## Your task
What follows is a listing; restate every line of it word for word.

• • • • • • •

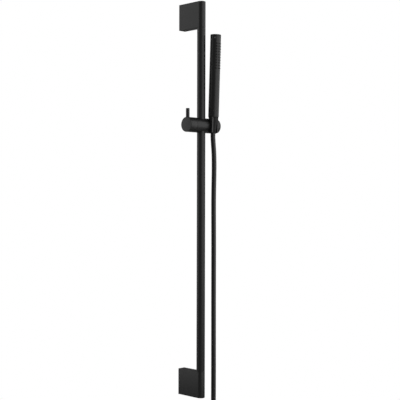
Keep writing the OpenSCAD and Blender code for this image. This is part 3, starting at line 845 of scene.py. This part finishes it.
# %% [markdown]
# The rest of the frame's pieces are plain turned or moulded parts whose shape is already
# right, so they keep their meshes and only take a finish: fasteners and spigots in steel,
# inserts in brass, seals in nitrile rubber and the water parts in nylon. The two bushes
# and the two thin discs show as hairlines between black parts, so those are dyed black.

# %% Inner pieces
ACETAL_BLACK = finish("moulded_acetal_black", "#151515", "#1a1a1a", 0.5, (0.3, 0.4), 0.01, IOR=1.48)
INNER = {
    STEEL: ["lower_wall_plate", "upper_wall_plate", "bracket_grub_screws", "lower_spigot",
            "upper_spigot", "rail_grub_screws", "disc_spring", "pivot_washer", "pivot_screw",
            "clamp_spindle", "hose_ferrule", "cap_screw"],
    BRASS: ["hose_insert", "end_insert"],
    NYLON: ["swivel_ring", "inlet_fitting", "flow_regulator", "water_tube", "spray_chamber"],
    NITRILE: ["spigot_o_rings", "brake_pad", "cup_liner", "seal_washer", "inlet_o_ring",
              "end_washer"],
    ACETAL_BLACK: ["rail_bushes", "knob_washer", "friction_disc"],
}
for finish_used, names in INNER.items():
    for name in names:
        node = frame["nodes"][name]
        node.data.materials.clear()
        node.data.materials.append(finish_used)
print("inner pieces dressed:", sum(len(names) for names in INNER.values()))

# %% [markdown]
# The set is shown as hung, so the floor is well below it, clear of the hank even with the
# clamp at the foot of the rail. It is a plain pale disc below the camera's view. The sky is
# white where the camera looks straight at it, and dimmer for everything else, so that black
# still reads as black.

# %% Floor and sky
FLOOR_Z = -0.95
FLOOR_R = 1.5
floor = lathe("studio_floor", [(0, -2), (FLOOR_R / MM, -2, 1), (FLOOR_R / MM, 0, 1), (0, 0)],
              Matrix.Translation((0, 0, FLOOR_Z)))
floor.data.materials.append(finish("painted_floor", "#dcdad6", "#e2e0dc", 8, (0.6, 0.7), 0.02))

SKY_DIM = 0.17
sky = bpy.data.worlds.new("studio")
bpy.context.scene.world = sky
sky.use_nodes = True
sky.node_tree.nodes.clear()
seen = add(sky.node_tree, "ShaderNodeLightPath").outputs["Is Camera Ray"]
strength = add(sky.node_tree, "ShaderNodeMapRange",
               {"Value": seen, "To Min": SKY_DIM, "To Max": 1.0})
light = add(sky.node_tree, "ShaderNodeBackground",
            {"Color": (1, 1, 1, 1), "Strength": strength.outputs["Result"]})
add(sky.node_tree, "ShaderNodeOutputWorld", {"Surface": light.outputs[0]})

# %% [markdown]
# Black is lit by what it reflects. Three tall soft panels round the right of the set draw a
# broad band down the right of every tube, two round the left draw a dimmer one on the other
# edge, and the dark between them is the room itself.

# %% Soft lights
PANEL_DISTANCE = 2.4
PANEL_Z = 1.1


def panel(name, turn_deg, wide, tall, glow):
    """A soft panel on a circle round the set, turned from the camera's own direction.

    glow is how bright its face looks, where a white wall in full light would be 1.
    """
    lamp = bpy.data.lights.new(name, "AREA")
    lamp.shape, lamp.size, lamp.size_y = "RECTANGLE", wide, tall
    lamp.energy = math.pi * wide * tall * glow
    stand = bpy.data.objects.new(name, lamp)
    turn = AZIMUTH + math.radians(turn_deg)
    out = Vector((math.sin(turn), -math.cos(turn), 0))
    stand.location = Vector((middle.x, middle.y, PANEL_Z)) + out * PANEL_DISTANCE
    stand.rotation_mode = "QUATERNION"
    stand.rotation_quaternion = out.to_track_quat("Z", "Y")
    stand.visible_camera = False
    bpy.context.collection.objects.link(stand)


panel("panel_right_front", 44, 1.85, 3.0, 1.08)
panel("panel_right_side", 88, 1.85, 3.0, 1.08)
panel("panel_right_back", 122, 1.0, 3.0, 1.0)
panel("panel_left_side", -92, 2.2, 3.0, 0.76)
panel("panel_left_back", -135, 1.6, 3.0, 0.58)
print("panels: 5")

• • • • • • •

## Solution to the problem
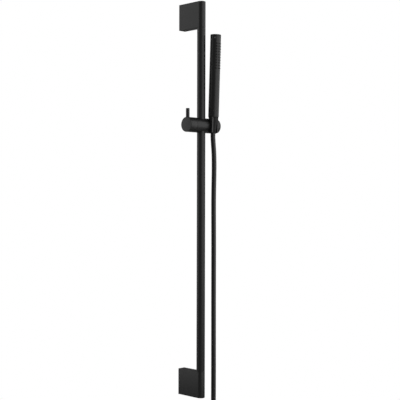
Keep writing the OpenSCAD and Blender code for this image. This is part 3, starting at line 845 of scene.py. This part finishes it.
# %% [markdown]
# The rest of the frame's pieces are plain turned or moulded parts whose shape is already
# right, so they keep their meshes and only take a finish: fasteners and spigots in steel,
# inserts in brass, seals in nitrile rubber and the water parts in nylon. The two bushes
# and the two thin discs show as hairlines between black parts, so those are dyed black.

# %% Inner pieces
ACETAL_BLACK = finish("moulded_acetal_black", "#151515", "#1a1a1a", 0.5, (0.3, 0.4), 0.01, IOR=1.48)
INNER = {
    STEEL: ["lower_wall_plate", "upper_wall_plate", "bracket_grub_screws", "lower_spigot",
            "upper_spigot", "rail_grub_screws", "disc_spring", "pivot_washer", "pivot_screw",
            "clamp_spindle", "hose_ferrule", "cap_screw"],
    BRASS: ["hose_insert", "end_insert"],
    NYLON: ["swivel_ring", "inlet_fitting", "flow_regulator", "water_tube", "spray_chamber"],
    NITRILE: ["spigot_o_rings", "brake_pad", "cup_liner", "seal_washer", "inlet_o_ring",
              "end_washer"],
    ACETAL_BLACK: ["rail_bushes", "knob_washer", "friction_disc"],
}
for finish_used, names in INNER.items():
    for name in names:
        node = frame["nodes"][name]
        node.data.materials.clear()
        node.data.materials.append(finish_used)
print("inner pieces dressed:", sum(len(names) for names in INNER.values()))

# %% [markdown]
# The set is shown as hung, so the floor is well below it, clear of the hank even with the
# clamp at the foot of the rail. It is a plain pale disc below the camera's view. The sky is
# white where the camera looks straight at it, and dimmer for everything else, so that black
# still reads as black.

# %% Floor and sky
FLOOR_Z = -0.95
FLOOR_R = 1.5
floor = lathe("studio_floor", [(0, -2), (FLOOR_R / MM, -2, 1), (FLOOR_R / MM, 0, 1), (0, 0)],
              Matrix.Translation((0, 0, FLOOR_Z)))
floor.data.materials.append(finish("painted_floor", "#dcdad6", "#e2e0dc", 8, (0.6, 0.7), 0.02))

SKY_DIM = 0.17
sky = bpy.data.worlds.new("studio")
bpy.context.scene.world = sky
sky.use_nodes = True
sky.node_tree.nodes.clear()
seen = add(sky.node_tree, "ShaderNodeLightPath").outputs["Is Camera Ray"]
strength = add(sky.node_tree, "ShaderNodeMapRange",
               {"Value": seen, "To Min": SKY_DIM, "To Max": 1.0})
light = add(sky.node_tree, "ShaderNodeBackground",
            {"Color": (1, 1, 1, 1), "Strength": strength.outputs["Result"]})
add(sky.node_tree, "ShaderNodeOutputWorld", {"Surface": light.outputs[0]})

# %% [markdown]
# Black is lit by what it reflects. Three tall soft panels round the right of the set draw a
# broad band down the right of every tube, two round the left draw a dimmer one on the other
# edge, and the dark between them is the room itself.

# %% Soft lights
PANEL_DISTANCE = 2.4
PANEL_Z = 1.1


def panel(name, turn_deg, wide, tall, glow):
    """A soft panel on a circle round the set, turned from the camera's own direction.

    glow is how bright its face looks, where a white wall in full light would be 1.
    """
    lamp = bpy.data.lights.new(name, "AREA")
    lamp.shape, lamp.size, lamp.size_y = "RECTANGLE", wide, tall
    lamp.energy = math.pi * wide * tall * glow
    stand = bpy.data.objects.new(name, lamp)
    turn = AZIMUTH + math.radians(turn_deg)
    out = Vector((math.sin(turn), -math.cos(turn), 0))
    stand.location = Vector((middle.x, middle.y, PANEL_Z)) + out * PANEL_DISTANCE
    stand.rotation_mode = "QUATERNION"
    stand.rotation_quaternion = out.to_track_quat("Z", "Y")
    stand.visible_camera = False
    bpy.context.collection.objects.link(stand)


panel("panel_right_front", 44, 1.85, 3.0, 1.08)
panel("panel_right_side", 88, 1.85, 3.0, 1.08)
panel("panel_right_back", 122, 1.0, 3.0, 1.0)
panel("panel_left_side", -92, 2.2, 3.0, 0.76)
panel("panel_left_back", -135, 1.6, 3.0, 0.58)
print("panels: 5")